--- start Dataset section ---

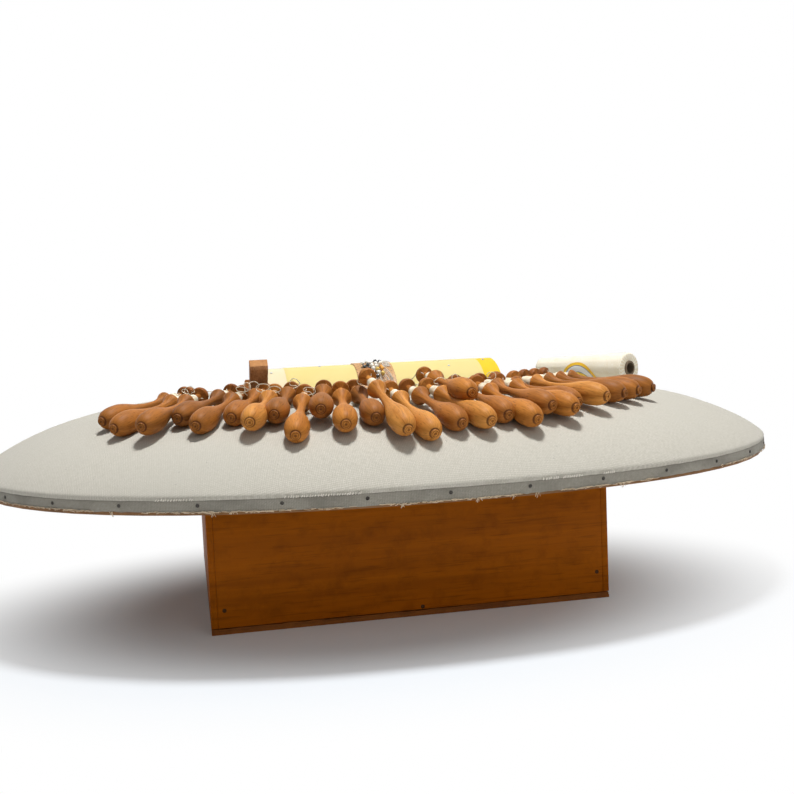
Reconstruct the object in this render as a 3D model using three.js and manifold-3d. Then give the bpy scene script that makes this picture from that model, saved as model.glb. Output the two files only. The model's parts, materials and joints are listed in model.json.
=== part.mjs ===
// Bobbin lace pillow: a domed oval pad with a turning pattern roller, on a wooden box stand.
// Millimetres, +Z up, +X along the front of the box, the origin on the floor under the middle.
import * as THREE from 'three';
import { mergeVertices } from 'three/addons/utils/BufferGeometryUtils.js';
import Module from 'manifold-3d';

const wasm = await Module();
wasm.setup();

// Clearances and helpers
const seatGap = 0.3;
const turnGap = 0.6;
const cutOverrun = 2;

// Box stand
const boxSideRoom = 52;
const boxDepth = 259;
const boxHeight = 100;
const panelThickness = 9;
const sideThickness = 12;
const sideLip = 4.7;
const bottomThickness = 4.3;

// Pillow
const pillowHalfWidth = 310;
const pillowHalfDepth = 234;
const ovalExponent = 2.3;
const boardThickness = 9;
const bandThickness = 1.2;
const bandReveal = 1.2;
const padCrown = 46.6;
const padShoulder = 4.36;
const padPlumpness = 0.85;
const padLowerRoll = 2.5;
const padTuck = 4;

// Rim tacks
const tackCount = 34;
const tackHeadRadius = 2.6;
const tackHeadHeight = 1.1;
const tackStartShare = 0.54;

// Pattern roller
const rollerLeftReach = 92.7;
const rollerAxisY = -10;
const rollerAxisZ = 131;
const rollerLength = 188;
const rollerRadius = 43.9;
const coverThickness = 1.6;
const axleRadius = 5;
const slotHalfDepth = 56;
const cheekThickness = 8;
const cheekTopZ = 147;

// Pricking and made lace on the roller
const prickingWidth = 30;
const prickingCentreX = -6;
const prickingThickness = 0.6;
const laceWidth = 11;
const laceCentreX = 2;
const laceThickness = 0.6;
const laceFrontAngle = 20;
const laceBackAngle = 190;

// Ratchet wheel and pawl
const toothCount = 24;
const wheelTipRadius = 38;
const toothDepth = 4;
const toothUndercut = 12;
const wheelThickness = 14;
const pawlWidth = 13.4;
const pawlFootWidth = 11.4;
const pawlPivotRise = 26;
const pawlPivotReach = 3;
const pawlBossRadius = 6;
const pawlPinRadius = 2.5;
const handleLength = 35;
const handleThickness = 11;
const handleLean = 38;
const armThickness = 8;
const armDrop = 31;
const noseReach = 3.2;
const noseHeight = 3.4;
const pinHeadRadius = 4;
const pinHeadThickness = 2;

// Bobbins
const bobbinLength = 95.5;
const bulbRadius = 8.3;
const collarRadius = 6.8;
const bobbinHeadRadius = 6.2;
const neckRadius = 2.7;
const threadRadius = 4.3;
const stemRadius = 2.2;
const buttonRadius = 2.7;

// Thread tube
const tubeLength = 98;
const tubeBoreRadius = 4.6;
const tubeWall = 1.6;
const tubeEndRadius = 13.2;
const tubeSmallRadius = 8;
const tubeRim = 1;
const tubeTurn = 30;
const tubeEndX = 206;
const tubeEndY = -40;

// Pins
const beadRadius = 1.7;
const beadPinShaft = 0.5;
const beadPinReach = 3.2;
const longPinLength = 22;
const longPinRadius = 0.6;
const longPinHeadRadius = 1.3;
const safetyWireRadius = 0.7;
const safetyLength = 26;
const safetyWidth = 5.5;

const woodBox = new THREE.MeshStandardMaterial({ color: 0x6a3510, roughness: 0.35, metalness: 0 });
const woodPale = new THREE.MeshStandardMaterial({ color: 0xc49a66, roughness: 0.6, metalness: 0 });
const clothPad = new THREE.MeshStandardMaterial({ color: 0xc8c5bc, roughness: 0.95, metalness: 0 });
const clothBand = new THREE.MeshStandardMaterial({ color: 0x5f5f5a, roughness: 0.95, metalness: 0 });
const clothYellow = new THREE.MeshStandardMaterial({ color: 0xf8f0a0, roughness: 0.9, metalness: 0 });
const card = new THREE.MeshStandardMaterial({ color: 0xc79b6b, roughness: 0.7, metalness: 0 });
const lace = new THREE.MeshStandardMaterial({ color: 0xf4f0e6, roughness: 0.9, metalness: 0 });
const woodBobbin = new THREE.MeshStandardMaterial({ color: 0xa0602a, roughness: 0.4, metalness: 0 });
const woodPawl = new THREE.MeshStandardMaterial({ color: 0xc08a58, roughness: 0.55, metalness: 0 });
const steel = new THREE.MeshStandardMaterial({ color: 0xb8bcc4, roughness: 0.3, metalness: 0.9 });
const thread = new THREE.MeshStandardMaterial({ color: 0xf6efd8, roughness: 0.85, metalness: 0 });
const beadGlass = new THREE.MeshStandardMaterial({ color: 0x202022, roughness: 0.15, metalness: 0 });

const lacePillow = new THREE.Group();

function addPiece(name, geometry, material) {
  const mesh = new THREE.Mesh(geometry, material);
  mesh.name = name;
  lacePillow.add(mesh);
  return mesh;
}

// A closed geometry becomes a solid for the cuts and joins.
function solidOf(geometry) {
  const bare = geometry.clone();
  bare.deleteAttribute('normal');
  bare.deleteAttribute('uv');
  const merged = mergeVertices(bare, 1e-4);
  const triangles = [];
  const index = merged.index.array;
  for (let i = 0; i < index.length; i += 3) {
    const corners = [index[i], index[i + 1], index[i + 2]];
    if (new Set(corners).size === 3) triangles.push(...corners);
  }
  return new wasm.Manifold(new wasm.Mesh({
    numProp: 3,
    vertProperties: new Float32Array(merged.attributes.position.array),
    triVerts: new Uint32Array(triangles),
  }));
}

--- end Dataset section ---

* [Exercise description]
Word for word, quote all of the data above.

* [Task solution]
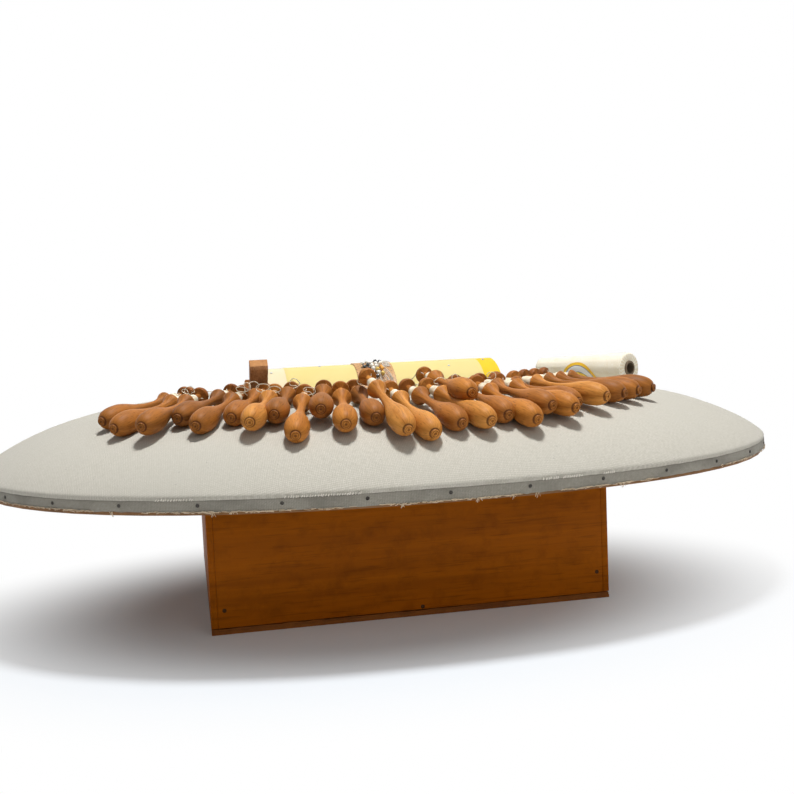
Reconstruct the object in this render as a 3D model using three.js and manifold-3d. Then give the bpy scene script that makes this picture from that model, saved as model.glb. Output the two files only. The model's parts, materials and joints are listed in model.json.
=== part.mjs ===
// Bobbin lace pillow: a domed oval pad with a turning pattern roller, on a wooden box stand.
// Millimetres, +Z up, +X along the front of the box, the origin on the floor under the middle.
import * as THREE from 'three';
import { mergeVertices } from 'three/addons/utils/BufferGeometryUtils.js';
import Module from 'manifold-3d';

const wasm = await Module();
wasm.setup();

// Clearances and helpers
const seatGap = 0.3;
const turnGap = 0.6;
const cutOverrun = 2;

// Box stand
const boxSideRoom = 52;
const boxDepth = 259;
const boxHeight = 100;
const panelThickness = 9;
const sideThickness = 12;
const sideLip = 4.7;
const bottomThickness = 4.3;

// Pillow
const pillowHalfWidth = 310;
const pillowHalfDepth = 234;
const ovalExponent = 2.3;
const boardThickness = 9;
const bandThickness = 1.2;
const bandReveal = 1.2;
const padCrown = 46.6;
const padShoulder = 4.36;
const padPlumpness = 0.85;
const padLowerRoll = 2.5;
const padTuck = 4;

// Rim tacks
const tackCount = 34;
const tackHeadRadius = 2.6;
const tackHeadHeight = 1.1;
const tackStartShare = 0.54;

// Pattern roller
const rollerLeftReach = 92.7;
const rollerAxisY = -10;
const rollerAxisZ = 131;
const rollerLength = 188;
const rollerRadius = 43.9;
const coverThickness = 1.6;
const axleRadius = 5;
const slotHalfDepth = 56;
const cheekThickness = 8;
const cheekTopZ = 147;

// Pricking and made lace on the roller
const prickingWidth = 30;
const prickingCentreX = -6;
const prickingThickness = 0.6;
const laceWidth = 11;
const laceCentreX = 2;
const laceThickness = 0.6;
const laceFrontAngle = 20;
const laceBackAngle = 190;

// Ratchet wheel and pawl
const toothCount = 24;
const wheelTipRadius = 38;
const toothDepth = 4;
const toothUndercut = 12;
const wheelThickness = 14;
const pawlWidth = 13.4;
const pawlFootWidth = 11.4;
const pawlPivotRise = 26;
const pawlPivotReach = 3;
const pawlBossRadius = 6;
const pawlPinRadius = 2.5;
const handleLength = 35;
const handleThickness = 11;
const handleLean = 38;
const armThickness = 8;
const armDrop = 31;
const noseReach = 3.2;
const noseHeight = 3.4;
const pinHeadRadius = 4;
const pinHeadThickness = 2;

// Bobbins
const bobbinLength = 95.5;
const bulbRadius = 8.3;
const collarRadius = 6.8;
const bobbinHeadRadius = 6.2;
const neckRadius = 2.7;
const threadRadius = 4.3;
const stemRadius = 2.2;
const buttonRadius = 2.7;

// Thread tube
const tubeLength = 98;
const tubeBoreRadius = 4.6;
const tubeWall = 1.6;
const tubeEndRadius = 13.2;
const tubeSmallRadius = 8;
const tubeRim = 1;
const tubeTurn = 30;
const tubeEndX = 206;
const tubeEndY = -40;

// Pins
const beadRadius = 1.7;
const beadPinShaft = 0.5;
const beadPinReach = 3.2;
const longPinLength = 22;
const longPinRadius = 0.6;
const longPinHeadRadius = 1.3;
const safetyWireRadius = 0.7;
const safetyLength = 26;
const safetyWidth = 5.5;

const woodBox = new THREE.MeshStandardMaterial({ color: 0x6a3510, roughness: 0.35, metalness: 0 });
const woodPale = new THREE.MeshStandardMaterial({ color: 0xc49a66, roughness: 0.6, metalness: 0 });
const clothPad = new THREE.MeshStandardMaterial({ color: 0xc8c5bc, roughness: 0.95, metalness: 0 });
const clothBand = new THREE.MeshStandardMaterial({ color: 0x5f5f5a, roughness: 0.95, metalness: 0 });
const clothYellow = new THREE.MeshStandardMaterial({ color: 0xf8f0a0, roughness: 0.9, metalness: 0 });
const card = new THREE.MeshStandardMaterial({ color: 0xc79b6b, roughness: 0.7, metalness: 0 });
const lace = new THREE.MeshStandardMaterial({ color: 0xf4f0e6, roughness: 0.9, metalness: 0 });
const woodBobbin = new THREE.MeshStandardMaterial({ color: 0xa0602a, roughness: 0.4, metalness: 0 });
const woodPawl = new THREE.MeshStandardMaterial({ color: 0xc08a58, roughness: 0.55, metalness: 0 });
const steel = new THREE.MeshStandardMaterial({ color: 0xb8bcc4, roughness: 0.3, metalness: 0.9 });
const thread = new THREE.MeshStandardMaterial({ color: 0xf6efd8, roughness: 0.85, metalness: 0 });
const beadGlass = new THREE.MeshStandardMaterial({ color: 0x202022, roughness: 0.15, metalness: 0 });

const lacePillow = new THREE.Group();

function addPiece(name, geometry, material) {
  const mesh = new THREE.Mesh(geometry, material);
  mesh.name = name;
  lacePillow.add(mesh);
  return mesh;
}

// A closed geometry becomes a solid for the cuts and joins.
function solidOf(geometry) {
  const bare = geometry.clone();
  bare.deleteAttribute('normal');
  bare.deleteAttribute('uv');
  const merged = mergeVertices(bare, 1e-4);
  const triangles = [];
  const index = merged.index.array;
  for (let i = 0; i < index.length; i += 3) {
    const corners = [index[i], index[i + 1], index[i + 2]];
    if (new Set(corners).size === 3) triangles.push(...corners);
  }
  return new wasm.Manifold(new wasm.Mesh({
    numProp: 3,
    vertProperties: new Float32Array(merged.attributes.position.array),
    triVerts: new Uint32Array(triangles),
  }));
}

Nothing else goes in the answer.